Direction => Reproduce the records exactly.

Extracted records =>
>> Start

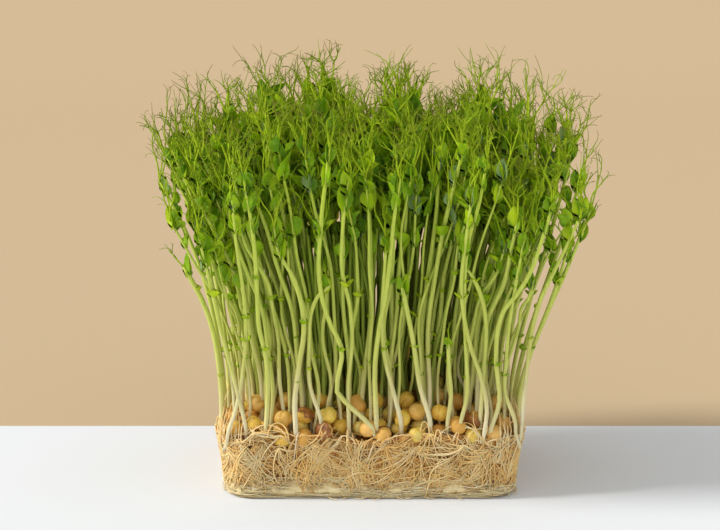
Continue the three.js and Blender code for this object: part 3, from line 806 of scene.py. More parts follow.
    def antlers(self, starts, ways, lengths, shares=(0.5, 0.8, 1.0, 1.0)):
        """Branched tendrils on stalks, one for each start. Gives the stalks back."""
        many = len(ways)
        bend = self.wild.normal(size=(many, 3)) * [0.7, 0.7, 0.2] + [0, 0, 0.9]
        stalk = arcs(starts, unit(ways), bend, self.wild.uniform(0.3, 1.1, many), lengths, 6)
        self.twigs(stalk, (0.42, 0.24), (0.1, 0.5), 4)
        self.threads(stalk, lengths * self.wild.uniform(0.5, 0.85, many), shares)
        return stalk

    def borne_tendrils(self, tendrils):
        """Tendrils where the solids have them: a stalk to the bend, and branches to the tips."""
        wild = self.wild
        for tendril in tendrils:
            start, bend, tips = (np.array(tendril[key]) for key in ("start", "bend", "tips"))
            middle = lerp(start, bend, 0.5) + wild.uniform(-0.8, 0.8, 3)
            stalk = smooth([start, middle, bend], 6)[None]
            self.twigs(stalk, (0.6, 0.36), (0, 0.4), 4)
            ways = tips - bend
            long = np.linalg.norm(ways, axis=1)
            turns = wild.uniform(0.3, 1.5, len(tips))
            first = arcs(bend[None], unit(ways), wild.normal(size=tips.shape), turns, long * 1.05, 7)
            self.twigs(first, (0.34, 0.12), (0.35, 0.95))
            second = branches(first, 0.4, long * 0.62, (0.35, 0.9), wild, 5)
            self.twigs(second, (0.24, 0.11), (0.55, 1))
            self.threads(stalk, 11.0, (0.8,), 0.3)

    def joint(self, level, z, at_end):
        """Stipules in a pair and a branched tendril, which spring from a joint of the upper half."""
        n, wild, is_seen = self.n, self.wild, self.is_seen
        middle = self.at_height(z)
        turn = face_angle(n, level % 2) + 0.7 * either(n, 160 + level)
        if is_seen and at_end:
            turn = math.pi / 2 + level * math.pi + 0.6 * either(n, 160 + level)
        elif is_seen:  # the pair stands behind the stem, as seen from outside
            turn = math.copysign(math.pi / 2, -self.line[0][1]) - 1.3 + 0.55 * either(n, 160 + level)
        sizes = SEEN_SIZES if is_seen else DEEP_SIZES
        grown = lerp(0.75, 1.2, draw(n, 170 + level)) * sizes[level]
        grown *= np.interp(z, [88, 130], [0.6, 1]) * (0.78 if self.leans else 1)
        if n >= solid_count or (level != TOP and (level != MIDDLE or n % 2)):
            grid = LEAF_GRID if is_seen or level > 3 else PLAIN_GRID
            size, rise = (grown, (1.3, 5)) if is_seen else (1.3 * grown, (0.3, 2.8))
            self.stipules(middle, turn, size, rise, grid)
        if level == TOP or (level < 3 and not is_seen) or (level == 3 and draw(n, 240) < 0.4):
            return
        rise = wild.uniform(1.4, 3) if level < 3 else wild.uniform(2.2, 5)
        side = turn + 1.4 + (1.2 * either(n, 250 + level) if is_seen and not at_end else 0)
        long = wild.uniform(13, 23) * LENGTHS[level] * np.interp(z, [88, 122], [0.5, 1])
        is_leafy = draw(n, 210 + level) < 0.75
        shares = (0.7, 1.0) if is_leafy else (0.4, 0.65, 1.0)
        stalk = self.antlers(middle[None], facing(side, rise)[None], np.full(1, long), shares)
        if is_leafy:
            self.leaflets(stalk, grown, LEAF_GRID if is_seen else PLAIN_GRID)

    def joints(self):
        n = self.n
        x, y, _ = np.abs(self.line[0])
        at_end = y / STAND[1] < x / STAND[0]
        lowest = pick(LOWEST, n, 200) - LOWER * (x > AT_SIDE)
        bare = 0.8 if self.in_front else 0.65 * self.is_seen
        for level, drop in enumerate(DROPS):
            z = self.tip - drop + 3 * either(n, 190 + level)
            if z < lowest or (level == 0 and not self.is_seen):
                continue
            if level < 4 and ((self.is_between and n % 2) or draw(n, 230 + level) < bare):
                continue
            self.joint(level, z, at_end)

    def top(self, tendrils):
        """Folded young blades at the tip among its tendrils. More are added where the solids have few."""
        n, wild = self.n, self.wild
        grown = (0.8 if self.is_seen else 1.15) * (1 if self.tip > 90 else 0.6)
        self.stipules(self.line[-2], face_angle(n, 0), grown, (2, 6), PLAIN_GRID)
        self.borne_tendrils(tendrils)
        if len(tendrils) == 3:
            return
        is_tall = self.tip > TALL
        wanted = 3 if is_tall else 1
        turns = 2 * math.pi * draw(n, 180) + np.array([0, 2.1, 4.2])[min(len(tendrils), wanted - 1) : wanted]
        ways = np.array([facing(turn, 5.0 if self.in_front else 2.2) for turn in turns])
        long = wild.uniform(13, 22, len(turns)) * (0.75 if self.in_front else 1) * (1 if is_tall else 0.5)
        self.antlers(self.line[-1:], ways, long)

    def grow(self, leaves=(), tendrils=()):
        self.stem()
        self.scale_leaves()
        self.borne_leaves(leaves)
        self.joints()
        self.top(tendrils)


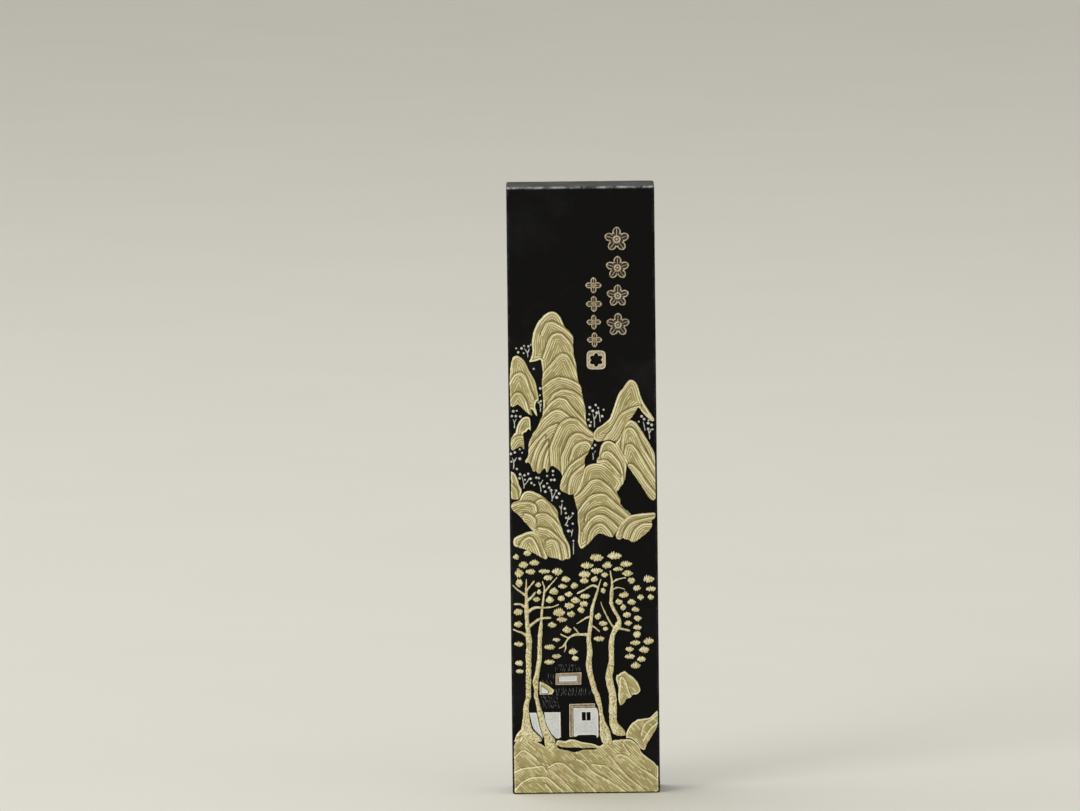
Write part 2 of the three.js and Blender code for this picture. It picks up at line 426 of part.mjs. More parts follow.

>> End

Solution for this task =>
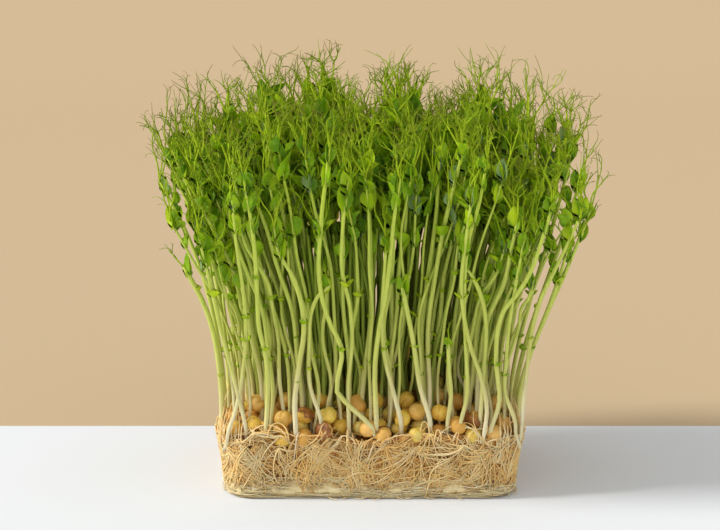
Continue the three.js and Blender code for this object: part 3, from line 806 of scene.py. More parts follow.
    def antlers(self, starts, ways, lengths, shares=(0.5, 0.8, 1.0, 1.0)):
        """Branched tendrils on stalks, one for each start. Gives the stalks back."""
        many = len(ways)
        bend = self.wild.normal(size=(many, 3)) * [0.7, 0.7, 0.2] + [0, 0, 0.9]
        stalk = arcs(starts, unit(ways), bend, self.wild.uniform(0.3, 1.1, many), lengths, 6)
        self.twigs(stalk, (0.42, 0.24), (0.1, 0.5), 4)
        self.threads(stalk, lengths * self.wild.uniform(0.5, 0.85, many), shares)
        return stalk

    def borne_tendrils(self, tendrils):
        """Tendrils where the solids have them: a stalk to the bend, and branches to the tips."""
        wild = self.wild
        for tendril in tendrils:
            start, bend, tips = (np.array(tendril[key]) for key in ("start", "bend", "tips"))
            middle = lerp(start, bend, 0.5) + wild.uniform(-0.8, 0.8, 3)
            stalk = smooth([start, middle, bend], 6)[None]
            self.twigs(stalk, (0.6, 0.36), (0, 0.4), 4)
            ways = tips - bend
            long = np.linalg.norm(ways, axis=1)
            turns = wild.uniform(0.3, 1.5, len(tips))
            first = arcs(bend[None], unit(ways), wild.normal(size=tips.shape), turns, long * 1.05, 7)
            self.twigs(first, (0.34, 0.12), (0.35, 0.95))
            second = branches(first, 0.4, long * 0.62, (0.35, 0.9), wild, 5)
            self.twigs(second, (0.24, 0.11), (0.55, 1))
            self.threads(stalk, 11.0, (0.8,), 0.3)

    def joint(self, level, z, at_end):
        """Stipules in a pair and a branched tendril, which spring from a joint of the upper half."""
        n, wild, is_seen = self.n, self.wild, self.is_seen
        middle = self.at_height(z)
        turn = face_angle(n, level % 2) + 0.7 * either(n, 160 + level)
        if is_seen and at_end:
            turn = math.pi / 2 + level * math.pi + 0.6 * either(n, 160 + level)
        elif is_seen:  # the pair stands behind the stem, as seen from outside
            turn = math.copysign(math.pi / 2, -self.line[0][1]) - 1.3 + 0.55 * either(n, 160 + level)
        sizes = SEEN_SIZES if is_seen else DEEP_SIZES
        grown = lerp(0.75, 1.2, draw(n, 170 + level)) * sizes[level]
        grown *= np.interp(z, [88, 130], [0.6, 1]) * (0.78 if self.leans else 1)
        if n >= solid_count or (level != TOP and (level != MIDDLE or n % 2)):
            grid = LEAF_GRID if is_seen or level > 3 else PLAIN_GRID
            size, rise = (grown, (1.3, 5)) if is_seen else (1.3 * grown, (0.3, 2.8))
            self.stipules(middle, turn, size, rise, grid)
        if level == TOP or (level < 3 and not is_seen) or (level == 3 and draw(n, 240) < 0.4):
            return
        rise = wild.uniform(1.4, 3) if level < 3 else wild.uniform(2.2, 5)
        side = turn + 1.4 + (1.2 * either(n, 250 + level) if is_seen and not at_end else 0)
        long = wild.uniform(13, 23) * LENGTHS[level] * np.interp(z, [88, 122], [0.5, 1])
        is_leafy = draw(n, 210 + level) < 0.75
        shares = (0.7, 1.0) if is_leafy else (0.4, 0.65, 1.0)
        stalk = self.antlers(middle[None], facing(side, rise)[None], np.full(1, long), shares)
        if is_leafy:
            self.leaflets(stalk, grown, LEAF_GRID if is_seen else PLAIN_GRID)

    def joints(self):
        n = self.n
        x, y, _ = np.abs(self.line[0])
        at_end = y / STAND[1] < x / STAND[0]
        lowest = pick(LOWEST, n, 200) - LOWER * (x > AT_SIDE)
        bare = 0.8 if self.in_front else 0.65 * self.is_seen
        for level, drop in enumerate(DROPS):
            z = self.tip - drop + 3 * either(n, 190 + level)
            if z < lowest or (level == 0 and not self.is_seen):
                continue
            if level < 4 and ((self.is_between and n % 2) or draw(n, 230 + level) < bare):
                continue
            self.joint(level, z, at_end)

    def top(self, tendrils):
        """Folded young blades at the tip among its tendrils. More are added where the solids have few."""
        n, wild = self.n, self.wild
        grown = (0.8 if self.is_seen else 1.15) * (1 if self.tip > 90 else 0.6)
        self.stipules(self.line[-2], face_angle(n, 0), grown, (2, 6), PLAIN_GRID)
        self.borne_tendrils(tendrils)
        if len(tendrils) == 3:
            return
        is_tall = self.tip > TALL
        wanted = 3 if is_tall else 1
        turns = 2 * math.pi * draw(n, 180) + np.array([0, 2.1, 4.2])[min(len(tendrils), wanted - 1) : wanted]
        ways = np.array([facing(turn, 5.0 if self.in_front else 2.2) for turn in turns])
        long = wild.uniform(13, 22, len(turns)) * (0.75 if self.in_front else 1) * (1 if is_tall else 0.5)
        self.antlers(self.line[-1:], ways, long)

    def grow(self, leaves=(), tendrils=()):
        self.stem()
        self.scale_leaves()
        self.borne_leaves(leaves)
        self.joints()
        self.top(tendrils)


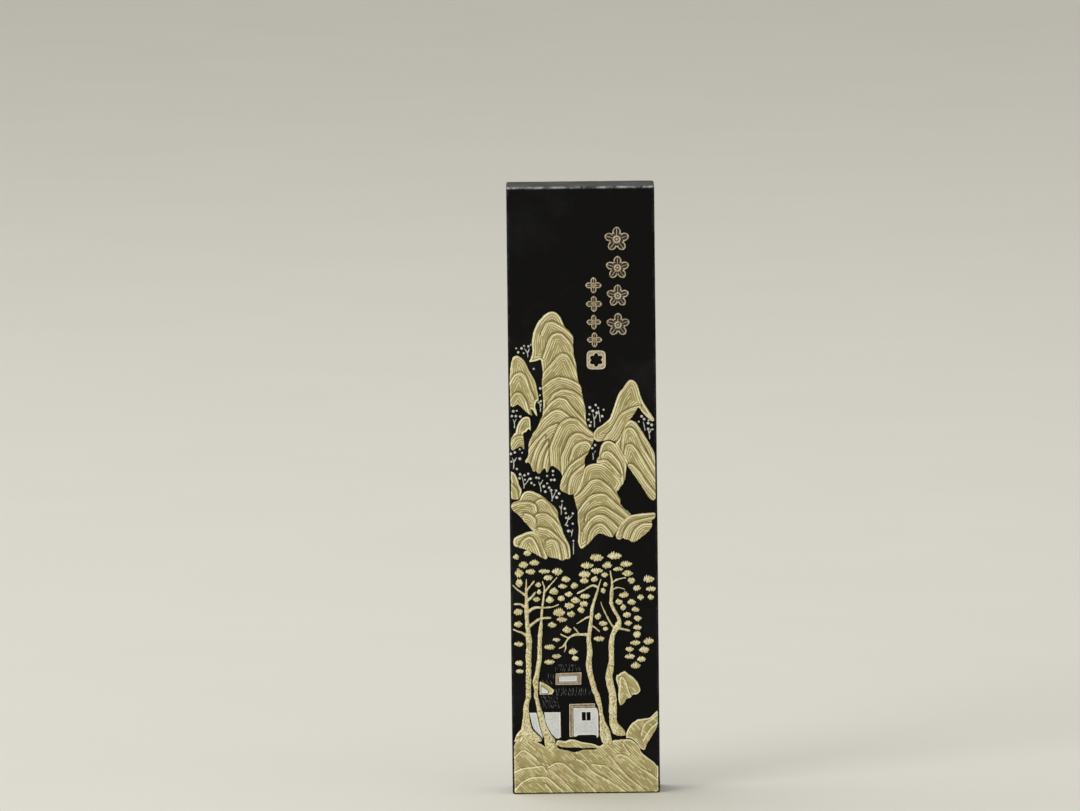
Write part 2 of the three.js and Blender code for this picture. It picks up at line 426 of part.mjs. More parts follow.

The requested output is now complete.